そのためか当時は正規店でも正規品(日本ロレックス)と並行輸入品を混在して販売するという、現在では考えられない販売形態でした。実際筆者が購入した店舗ではAir−Kingは日本ロレックスの正規品、エクスプローラー1並行品プレミア価格だったのです。

ロレックスCPOは自由公正な世界市場においてブランドが求めるもの

とはいえ、これは違法ではなく、むしろ自由公正という観点から見ると昔のロレックス販売の方が健全だったのです。逆に現在のように正規店の価格が全ての店で同じである事は、独禁法の観点から見ると不健全とも言えます。当然ラグジュアリーブランドの取締役達は、世界各国の法規制を専門家と相談しながらビジネスをチェックしているのが通常です。

 

ここで難しいのがブランド価値を損なわないブランドビジネス、特に重要なのは販売価格の安定化や自由公正なグローバル・ビジネスでは、どの国においても販売価格をブランドが販売店に圧力をかけて販売価格を強制する事は価格協定とされます。ただ販売店がブランドの直営店であればその限りではありません。

 

近年ラグジュアリーブランドが、直営店(ブティック)を増加させているのはそのような事情も背景にあるからです。2000年以降、日本でもロレックスの販売店が集約されましたが、全て直営店ではありません。ロレックスは世界中の販売ネットワークを見ても直営店はジュネーブに1店舗あるのみです。
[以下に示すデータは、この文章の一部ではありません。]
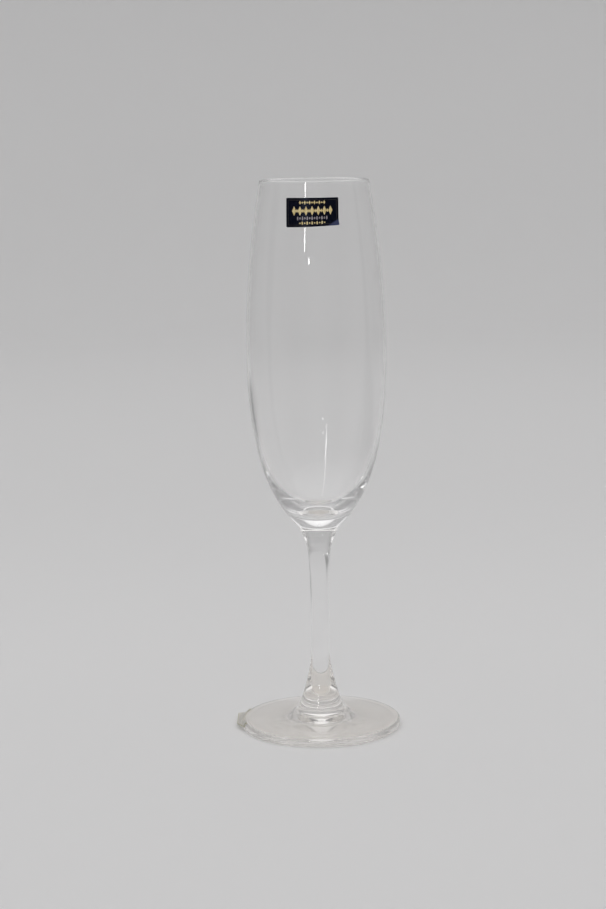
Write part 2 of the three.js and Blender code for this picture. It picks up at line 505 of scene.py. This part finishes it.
def make_label():
    """The paper sheet, its glued back in grey."""
    build = bmesh.new()
    add_shell(build, label_grid(PAPER), label_grid(0), lambda side, i, j: int(side == "back"))
    glue = mottled("grey_glued_back", (0.20, 0.20, 0.21), (0.32, 0.32, 0.33), 900, 0.5)
    piece_from("label", finished_mesh("label", build, sharp_degrees=60), "label_foil", "front_label",
               label_paper(), glue)


def lozenge(middle, up, width, height):
    """A lozenge's outline, with a point halfway along each side."""
    corners = [(middle - width / 2, up), (middle, up - height / 2),
               (middle + width / 2, up), (middle, up + height / 2)]
    return [between(a, b, share) for a, b in zip(corners, corners[1:] + corners[:1])
            for share in (0, 0.5)]


def bead(middle, up, width, height):
    """A round or oval outline."""
    turns = [2 * math.pi * k / BEAD_SIDES for k in range(BEAD_SIDES)]
    return [(middle + width / 2 * math.cos(a), up + height / 2 * math.sin(a)) for a in turns]


def spread(count, width):
    """Evenly spaced places across a width, about its middle."""
    return [width * (i / (count - 1) - 0.5) for i in range(count)]


def add_rule(build, ends, thick, bottom, top):
    """A thin printed line between two points of the label, across or up."""
    (left, low), (right, high) = ends
    grids = []
    for offset in (top, bottom):
        rows = []
        for i in range(RULE_STEPS + 1):
            across, up = between((left, low), (right, high), i / RULE_STEPS)
            if left == right:
                pair = ((across - thick / 2, up), (across + thick / 2, up))
            else:
                pair = ((across, up + thick / 2), (across, up - thick / 2))
            rows.append([label_point(*p, offset) for p in pair])
        grids.append(rows)
    add_shell(build, *grids)


# Ornament in the places where such a label is printed. Each row: (which print, shape of its marks,
# how many, how wide the row is, how far above the label's middle, (width, height) of the 1st, 3rd...
# marks, and of the 2nd, 4th...).
PRINT_ROWS = (
    ("gold", lozenge, 11, 9.4, 3.8, (0.85, 1.6), (0.85, 0.8)),
    ("gold", lozenge, 13, 14.2, 0.6, (1.7, 3.7), (0.9, 1.5)),
    ("gold", bead, 11, 9.6, -4.15, (0.6, 0.6), (0.6, 1.3)),
    ("silver", bead, 13, 11.3, -2.3, (0.6, 1.5), (0.6, 0.9)),
)
FRAME_INSET = 0.85  # of the thin printed frame, from the label's edge
FRAME_LINE = 0.07


def make_print():
    """The raised rows of ornament, and the thin frame round them."""
    bottom = PAPER - PRINT / 2
    top = PAPER + PRINT
    prints = {"gold": bmesh.new(), "frame": bmesh.new(), "silver": bmesh.new()}
    for which, shape, count, width, up, *sizes in PRINT_ROWS:
        for k, across in enumerate(spread(count, width)):
            add_patch(prints[which], shape(across, up, *sizes[k % 2]), label_point, bottom, top)
    right = LABEL_WIDTH / 2 - FRAME_INSET
    high = LABEL_HEIGHT / 2 - FRAME_INSET
    for ends in (((-right, high), (right, high)), ((-right, -high), (right, -high)),
                 ((-right, -high), (-right, high)), ((right, -high), (right, high))):
        add_rule(prints["frame"], ends, FRAME_LINE, bottom, PAPER + PRINT / 2)
    for name, build, dark, light in (
            ("label_gold_print", prints["gold"], (0.80, 0.62, 0.26), (1.0, 0.84, 0.46)),
            ("label_frame_line", prints["frame"], (0.05, 0.042, 0.03), (0.10, 0.085, 0.06)),
            ("label_silver_print", prints["silver"], (0.28, 0.25, 0.27), (0.46, 0.42, 0.45))):
        piece_from(name, finished_mesh(name, build, sharp_degrees=40), "label_foil", None,
                   mottled(name, dark, light, 1500, 0.4, 0.1))


# ---- Film tab -------------------------------------------------------------------------------


def tab_grid(layer):
    """Points over the tab, from its line over the foot out to the free edge. Layer 0 is the side
    that is stuck down and 1 the open side."""
    corner = (FOOT_RADIUS - FOOT_ROUNDING, FOOT_EDGE - FOOT_ROUNDING)
    rounding = FOOT_ROUNDING + CLEARANCE + FILM * layer
    flat = FOOT_EDGE / 2 + FILM * layer
    stuck = arc(corner, rounding, TAB_WRAP, 0, 8) + [(corner[0] + rounding, flat)]
    length = TAB_BACK - TAB_FRONT
    border = TAB_BORDER / length
    steps = [0, border] + [i / TAB_STEPS for i in range(1, TAB_STEPS)] + [1 - border, 1]
    grid = []
    for step in sorted(steps):
        y = TAB_FRONT + length * step
        slant = max(0.0, TAB_CORNER - y) / (TAB_CORNER - TAB_FRONT)
        tip = TAB_REACH - TAB_SLANT * slant
        row = [(-math.sqrt(radius**2 - y**2), y, height) for radius, height in stuck]
        root = row[-1][0]
        # The border keeps its width, except where the tab is too narrow for that.
        last = max(0.4, 1 - TAB_BORDER / (tip + root))
        for share in (last / 2, last, 1):
            droop = TAB_DROOP * share**2 * (1 - slant)
            row.append((root + (-tip - root) * share, y, flat - droop))
        grid.append(row)
    return grid


def tab_film():
    """Clear film gone a little beige, hazy where it is handled."""
    material, nodes, links, shader = new_material("beige_clear_film")
    where = nodes.new("ShaderNodeTexCoord")
    haze = nodes.new("ShaderNodeTexNoise")
    haze.inputs["Scale"].default_value = 400
    haze.inputs["Detail"].default_value = 3
    tones = nodes.new("ShaderNodeValToRGB")
    tones.color_ramp.elements[0].color = (0.92, 0.90, 0.85, 1)
    tones.color_ramp.elements[1].color = (0.97, 0.96, 0.92, 1)
    bump = nodes.new("ShaderNodeBump")
    bump.inputs["Distance"].default_value = 1e-5
    links.new(where.outputs["Object"], haze.inputs["Vector"])
    links.new(haze.outputs["Fac"], tones.inputs["Fac"])
    links.new(tones.outputs["Color"], shader.inputs["Base Color"])
    links.new(haze.outputs["Fac"], bump.inputs["Height"])
    links.new(bump.outputs["Normal"], shader.inputs["Normal"])
    shader.inputs["Roughness"].default_value = 0.35
    shader.inputs["IOR"].default_value = 1.48
    shader.inputs["Transmission Weight"].default_value = 0.8
    return material


def make_tab():
    """The film, with a darker border along its cut edges."""
    build = bmesh.new()
    open_side = tab_grid(1)
    rows = len(open_side) - 1
    columns = len(open_side[0]) - 1

    def is_border(side, i, j):
        return int(side == "edge" or i in (0, rows - 1) or j == columns - 1)

    add_shell(build, open_side, tab_grid(0), is_border)
    edge = mottled("olive_cut_edge", (0.46, 0.45, 0.35), (0.60, 0.58, 0.47), 1200, 0.4)
    piece_from("film_tab", finished_mesh("film_tab", build, sharp_degrees=40), "tab_film", "foot_sticker",
               tab_film(), edge)


# ---- Stage, light and camera ----------------------------------------------------------------

FLOOR_RADIUS = 1500
COVE = 500
WALL_HEIGHT = 1600
FLOOR_GAP = 0.05  # glass that lay exactly in the floor's plane would render black

# The paper's tone around the flute, and the painted shade and painted light that change it away from it:
# (how much of the tone is left, ramps). A ramp is (the direction that it runs in, where it starts and
# ends), and ramps multiply.
PAPER_TONE = 0.80
PAINTED_PAPER_SHADES = (
    # Painted shade, except the rise up the wall, which is painted light:
    (0.8, ((0.985, -0.17, 0), 300, 1300)),  # off to the right
    (0.78, ((-0.985, -0.17, 0), 350, 1300)),  # and to the left
    (0.75, ((0, -1, 0), 500, 1500)),  # behind the viewer
    (0.94, ((0, 1, 0), 40, 560)),  # going back
    (1.07, ((0, 0, 1), 60, 400)),  # paler again up the wall
    # A soft patch of painted shadow on the floor at the back left, which edges the bowl's left wall...
    (0.49, ((-0.987, -0.16, 0), 132, 185), ((0.987, 0.16, 0), -650, -300),
     ((0, 1, 0), 200, 430), ((0, -1, 0), -1000, -520)),
    # ...and a painted shadow patch on the right, which edges the stem.
    (0.56, ((0.985, -0.17, 0), 150, 240), ((0, 1, 0), -160, 0), ((0, -1, 0), -300, -100)),
)


def make_stage():
    """A pale round floor that curves up into a wall all round."""
    outline = join(
        [(0, -FLOOR_GAP)],
        arc((FLOOR_RADIUS, COVE - FLOOR_GAP), COVE, -90, 0, 16),
        [(FLOOR_RADIUS + COVE, WALL_HEIGHT)],
    )
    stage = bpy.data.objects.new("cyclorama", turned_mesh("cyclorama", outline))
    bpy.context.scene.collection.objects.link(stage)
    stage.data.materials.append(paper_material())


def paper_material():
    """Matt pale paper, with painted shade and painted light in its tone, as the table of shades says."""
    material, nodes, links, shader = new_material("pale_paper")
    shader.inputs["Roughness"].default_value = 0.9
    where = nodes.new("ShaderNodeTexCoord")

    def times(first, second):
        product = nodes.new("ShaderNodeMath")
        product.operation = "MULTIPLY"
        for value, socket in zip((first, second), product.inputs):
            if isinstance(value, float):
                socket.default_value = value
            else:
                links.new(value, socket)
        return product.outputs["Value"]

    tone = PAPER_TONE
    for left, first, *others in PAINTED_PAPER_SHADES:
        amount = ramp(nodes, links, where, *first)
        for other in others:
            amount = times(amount, ramp(nodes, links, where, *other))
        share = nodes.new("ShaderNodeMapRange")
        share.inputs["To Min"].default_value = 1
        share.inputs["To Max"].default_value = left
        links.new(amount, share.inputs["Value"])
        tone = times(tone, share.outputs["Result"])
    links.new(tone, shader.inputs["Base Color"])
    return material


SKY_SIDE = 0.49  # brightness of the light near the horizon...
SKY_TOP = 1.075  # ...and overhead


def make_world():
    """An even, almost white sky, brighter overhead."""
    world = bpy.data.worlds.new("studio")
    bpy.context.scene.world = world
    world.use_nodes = True
    nodes = world.node_tree.nodes
    links = world.node_tree.links
    nodes["Background"].inputs["Color"].default_value = (1, 0.992, 0.995, 1)
    where = nodes.new("ShaderNodeTexCoord")
    parts = nodes.new("ShaderNodeSeparateXYZ")
    height = nodes.new("ShaderNodeMapRange")
    height.inputs["To Min"].default_value = SKY_SIDE
    height.inputs["To Max"].default_value = SKY_TOP
    links.new(where.outputs["Generated"], parts.inputs["Vector"])
    links.new(parts.outputs["Z"], height.inputs["Value"])
    links.new(height.outputs["Result"], nodes["Background"].inputs["Strength"])


# Lamps that the glass reflects: (name, degrees to the right of straight ahead of the label,
# distance, lowest and highest point, width, radiance).
LAMPS = (
    ("strip_lamp", -18.4, 1500, 440, 1100, 34, 18),
    ("spot_lamp", -11.2, 1500, 390, 412, 55, 30),
)


def make_lamps():
    """Upright lamps that face the flute. Only the glass shows them."""
    for name, degrees, distance, lowest, highest, width, radiance in LAMPS:
        turn = math.radians(degrees)
        data = bpy.data.lights.new(name, "AREA")
        data.shape = "RECTANGLE"
        data.size = width * MM
        data.size_y = (highest - lowest) * MM
        data.energy = radiance * math.pi * data.size * data.size_y
        lamp = bpy.data.objects.new(name, data)
        bpy.context.scene.collection.objects.link(lamp)
        lamp.location = (distance * MM * math.sin(turn), -distance * MM * math.cos(turn),
                         (lowest + highest) / 2 * MM)
        lamp.rotation_euler = (math.pi / 2, 0, turn)
        lamp.visible_camera = False
        lamp.visible_diffuse = False


CAMERA_DISTANCE = 824.1  # from the flute's axis, in millimetres
CAMERA_HEIGHT = 250.3
CAMERA_PITCH = math.radians(-9.4)
CAMERA_YAW = math.radians(-0.42)  # a little left of the flute
CAMERA_ROLL = math.radians(-0.86)
LENS = 81.2
SENSOR = 36
BOUNCES = 1024  # light runs a long way inside the rim and the foot


def make_camera():
    """A camera a little above the rim, looking slightly down at the flute."""
    data = bpy.data.cameras.new("camera")
    data.lens = LENS
    data.sensor_width = SENSOR
    data.clip_start = 0.05
    data.clip_end = 20
    camera = bpy.data.objects.new("camera", data)
    bpy.context.scene.collection.objects.link(camera)
    ahead = Vector((
        math.sin(CAMERA_YAW) * math.cos(CAMERA_PITCH),
        math.cos(CAMERA_YAW) * math.cos(CAMERA_PITCH),
        math.sin(CAMERA_PITCH),
    ))
    camera.location = (0, -CAMERA_DISTANCE * MM, CAMERA_HEIGHT * MM)
    camera.rotation_mode = "QUATERNION"
    camera.rotation_quaternion = (
        ahead.to_track_quat("-Z", "Y") @ Quaternion((0, 0, 1), CAMERA_ROLL))
    bpy.context.scene.camera = camera


make_glass()
make_label()
make_print()
make_tab()
make_stage()
make_world()
make_lamps()
make_camera()

scene = bpy.context.scene
scene.view_settings.view_transform = "Standard"
scene.cycles.max_bounces = BOUNCES
scene.cycles.transmission_bounces = BOUNCES
scene.cycles.glossy_bounces = BOUNCES
scene.cycles.transparent_max_bounces = 256
scene.cycles.blur_glossy = 0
ただ歴史的に見てもスイス時計界は元々分業化伝統だったため、直営店舗が増えてきたのは21世紀に入ってからになります。

 

並行差別は独禁法違反?日本時計販売に存在する閉鎖性

独占禁止法の概要 gaiyo.html

 

これは個人的意見ですが、日本国内の腕時計販売業は閉鎖的な側面が多々あります。「噂レベル」のものはここでは書きませんが、確実に存在する事例では正規メンテナンスの並行差別が有名です。(関連記事

 

正規店以外で購入した腕時計正規メンテナンスの受託拒否、または高額なメンテナンス料金を取る行為になります。出生は同じスイスの本物であるにも関わらず、流通ルートが異なるだけでメンテナンス受託を差別する行為です。しかし自由公正なマーケットを推進する資本主義では、流通経路が異なる事だけで自社製品のアフターサービスを締め出すのはグローバル企業としては頂けません。もちろん日本国内でも公正取引委員会がそのような行為を野放しにはしません。

 

並行輸入業者のメンテナンス受託拒否は時計業界以外にも存在しています。合理的な拒否理由があれば、その全てが独禁法違反になる訳ではありません。とはいえ時計業界における並行差別は独禁法違反の可能性がきわめて高い事例です。

まとめ

 

欧米でこれだけCPOが普及してきているのに、日本の正規店は中古品は原則取り扱わないというのは通用しません。僕の推測ですが、間違いなくロレックスの本社と日本の代理店との間で双方の落とし所を考えているはずです。しかし日本のこれまでの商習慣で正規店が中古を取り扱う慣習は無く、代理店が難色を示すことが予想されます。日本でCPOがいつから始まるか注目です。